E quando deixou de dançar quis cortar com o que a tinha levado até ali: "Recentemente percebi que essa imagem de marca está inscrita nessa relação [com Camacho] e que eu não sou essa relação há muito tempo." Interessa-lhe romper com essa imagem porque desde que deixou de dançar, em parte porque o seu corpo foi de tal forma violentado que deixou de conseguir responder, "passou a ser muito mais coisas".

Coisas que são também pessoas, que vão estar na Eira a seu convite: o performer Miguel Bonneville (A Beast or a God, hoje, depois de not forgive...), os artistas plásticos e também performers André Uerba e Andreia Brandão (Stand By e Retrato Possível, sábado, 20h30), ou a sua própria irmã, Bárbara Lagido, cantora (Grow, concerto-performance, domingo, 16h).

Mas a história de Carlota Lagido podia ter sido outra: "Era suposto ter sido artista plástica." E poderíamos dizer que os figurinos que concebeu ao longo dos anos, para teatro e dança, se tornaram, a dada altura, numa extensão, ou materialização do seu próprio olhar sobre o corpo. "Nunca pensei nisso nesses termos", confessa, mas sem recusar a ideia.

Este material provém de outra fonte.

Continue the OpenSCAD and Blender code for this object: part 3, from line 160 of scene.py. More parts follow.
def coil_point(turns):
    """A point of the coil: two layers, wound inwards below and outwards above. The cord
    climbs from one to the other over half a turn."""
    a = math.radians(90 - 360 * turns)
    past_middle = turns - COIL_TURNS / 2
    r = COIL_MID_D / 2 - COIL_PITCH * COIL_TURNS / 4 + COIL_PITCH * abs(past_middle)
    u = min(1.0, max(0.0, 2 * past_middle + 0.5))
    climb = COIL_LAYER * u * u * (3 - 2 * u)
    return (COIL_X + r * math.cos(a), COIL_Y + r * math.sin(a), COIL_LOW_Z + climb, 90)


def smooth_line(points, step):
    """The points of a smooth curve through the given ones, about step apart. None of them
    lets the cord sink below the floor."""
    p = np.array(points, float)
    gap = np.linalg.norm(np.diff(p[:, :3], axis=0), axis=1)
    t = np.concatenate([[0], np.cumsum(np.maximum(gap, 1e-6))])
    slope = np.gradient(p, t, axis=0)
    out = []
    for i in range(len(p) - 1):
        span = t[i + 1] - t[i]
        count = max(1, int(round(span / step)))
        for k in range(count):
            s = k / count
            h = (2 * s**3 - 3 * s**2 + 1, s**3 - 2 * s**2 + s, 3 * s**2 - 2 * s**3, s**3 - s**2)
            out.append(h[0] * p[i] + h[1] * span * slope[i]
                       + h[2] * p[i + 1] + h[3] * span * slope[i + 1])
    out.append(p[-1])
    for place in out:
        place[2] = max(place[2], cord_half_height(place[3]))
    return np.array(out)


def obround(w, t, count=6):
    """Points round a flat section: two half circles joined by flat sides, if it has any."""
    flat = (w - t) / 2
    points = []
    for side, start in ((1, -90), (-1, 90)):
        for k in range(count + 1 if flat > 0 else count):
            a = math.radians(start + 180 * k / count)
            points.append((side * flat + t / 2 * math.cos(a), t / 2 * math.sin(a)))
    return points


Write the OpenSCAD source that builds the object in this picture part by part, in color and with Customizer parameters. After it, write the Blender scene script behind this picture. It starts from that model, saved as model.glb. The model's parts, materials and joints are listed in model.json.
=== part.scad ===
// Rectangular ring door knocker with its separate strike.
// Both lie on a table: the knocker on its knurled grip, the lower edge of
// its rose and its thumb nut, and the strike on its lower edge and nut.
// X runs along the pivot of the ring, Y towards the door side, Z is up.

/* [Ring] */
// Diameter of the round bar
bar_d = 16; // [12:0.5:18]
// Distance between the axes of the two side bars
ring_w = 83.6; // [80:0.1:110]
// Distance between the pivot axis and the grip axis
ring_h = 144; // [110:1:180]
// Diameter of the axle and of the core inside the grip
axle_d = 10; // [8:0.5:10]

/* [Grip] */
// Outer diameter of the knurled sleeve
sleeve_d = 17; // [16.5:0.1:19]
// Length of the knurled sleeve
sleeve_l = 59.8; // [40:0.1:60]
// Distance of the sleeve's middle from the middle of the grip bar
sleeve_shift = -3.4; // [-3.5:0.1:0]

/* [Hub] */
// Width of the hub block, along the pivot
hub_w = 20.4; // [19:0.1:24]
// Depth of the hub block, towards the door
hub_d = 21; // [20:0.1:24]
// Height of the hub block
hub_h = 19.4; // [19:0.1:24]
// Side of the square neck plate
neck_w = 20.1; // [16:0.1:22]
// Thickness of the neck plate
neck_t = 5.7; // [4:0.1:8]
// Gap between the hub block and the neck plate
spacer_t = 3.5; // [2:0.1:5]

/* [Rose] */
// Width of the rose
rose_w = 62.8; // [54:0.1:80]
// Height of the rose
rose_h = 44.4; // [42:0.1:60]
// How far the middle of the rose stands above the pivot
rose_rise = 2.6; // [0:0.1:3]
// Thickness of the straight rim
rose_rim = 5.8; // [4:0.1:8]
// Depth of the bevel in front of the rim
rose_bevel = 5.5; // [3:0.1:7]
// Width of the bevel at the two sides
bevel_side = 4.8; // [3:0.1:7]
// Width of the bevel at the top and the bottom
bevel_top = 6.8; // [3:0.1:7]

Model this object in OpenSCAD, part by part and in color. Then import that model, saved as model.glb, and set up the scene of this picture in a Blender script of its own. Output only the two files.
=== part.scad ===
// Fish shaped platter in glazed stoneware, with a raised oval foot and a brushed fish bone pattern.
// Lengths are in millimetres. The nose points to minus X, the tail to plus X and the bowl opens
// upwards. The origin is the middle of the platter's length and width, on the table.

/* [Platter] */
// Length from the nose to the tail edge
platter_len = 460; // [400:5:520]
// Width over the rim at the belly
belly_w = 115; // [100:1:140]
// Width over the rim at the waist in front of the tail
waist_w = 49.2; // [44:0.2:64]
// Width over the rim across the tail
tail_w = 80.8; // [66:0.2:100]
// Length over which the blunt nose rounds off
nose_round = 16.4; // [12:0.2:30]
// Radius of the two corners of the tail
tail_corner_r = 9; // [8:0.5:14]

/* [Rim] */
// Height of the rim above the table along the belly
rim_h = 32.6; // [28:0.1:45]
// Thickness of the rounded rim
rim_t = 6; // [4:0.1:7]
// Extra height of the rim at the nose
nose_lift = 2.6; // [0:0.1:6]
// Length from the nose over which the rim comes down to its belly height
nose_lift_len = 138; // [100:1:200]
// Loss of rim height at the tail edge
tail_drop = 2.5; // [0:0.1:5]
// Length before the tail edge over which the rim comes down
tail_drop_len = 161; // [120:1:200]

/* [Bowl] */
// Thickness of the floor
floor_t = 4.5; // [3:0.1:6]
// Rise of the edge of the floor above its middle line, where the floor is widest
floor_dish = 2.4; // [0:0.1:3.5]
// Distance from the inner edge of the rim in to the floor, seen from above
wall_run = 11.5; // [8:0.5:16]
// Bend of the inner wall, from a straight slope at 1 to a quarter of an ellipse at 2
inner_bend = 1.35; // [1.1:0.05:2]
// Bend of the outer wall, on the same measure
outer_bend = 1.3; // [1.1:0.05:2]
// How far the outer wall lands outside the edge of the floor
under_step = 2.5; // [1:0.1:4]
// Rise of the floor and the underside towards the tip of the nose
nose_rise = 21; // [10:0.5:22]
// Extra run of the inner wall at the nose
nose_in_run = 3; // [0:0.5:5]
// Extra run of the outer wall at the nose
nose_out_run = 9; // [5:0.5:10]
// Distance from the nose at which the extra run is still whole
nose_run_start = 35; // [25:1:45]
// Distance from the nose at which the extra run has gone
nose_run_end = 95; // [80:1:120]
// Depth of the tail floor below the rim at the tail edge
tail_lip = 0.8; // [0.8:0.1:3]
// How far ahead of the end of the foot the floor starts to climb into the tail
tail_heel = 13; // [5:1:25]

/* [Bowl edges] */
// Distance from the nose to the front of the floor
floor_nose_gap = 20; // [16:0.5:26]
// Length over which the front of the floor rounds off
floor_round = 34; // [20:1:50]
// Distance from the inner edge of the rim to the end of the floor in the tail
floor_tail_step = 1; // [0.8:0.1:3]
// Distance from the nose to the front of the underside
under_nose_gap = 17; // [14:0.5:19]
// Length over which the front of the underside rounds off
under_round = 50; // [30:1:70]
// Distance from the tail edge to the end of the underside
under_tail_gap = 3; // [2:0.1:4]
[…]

A verdade é que exemplos icónicos, como a revisitação do figurino de O Espectro da Rosa, feito para o solo de Vera Mantero Uma rosa de músculos (1989), que poderão ser vistos nos próximos quatro dias, em vídeo ou expostos, fazem-nos entender melhor de que modo um corpo pode existir para além da pele.

"Gosto de olhar e transformar as coisas." E, por isso, ela, que se diz autodidacta, vai para a escola estudar Design de Cena. Diz que está na altura de pôr em ordem as coisas que já sabe.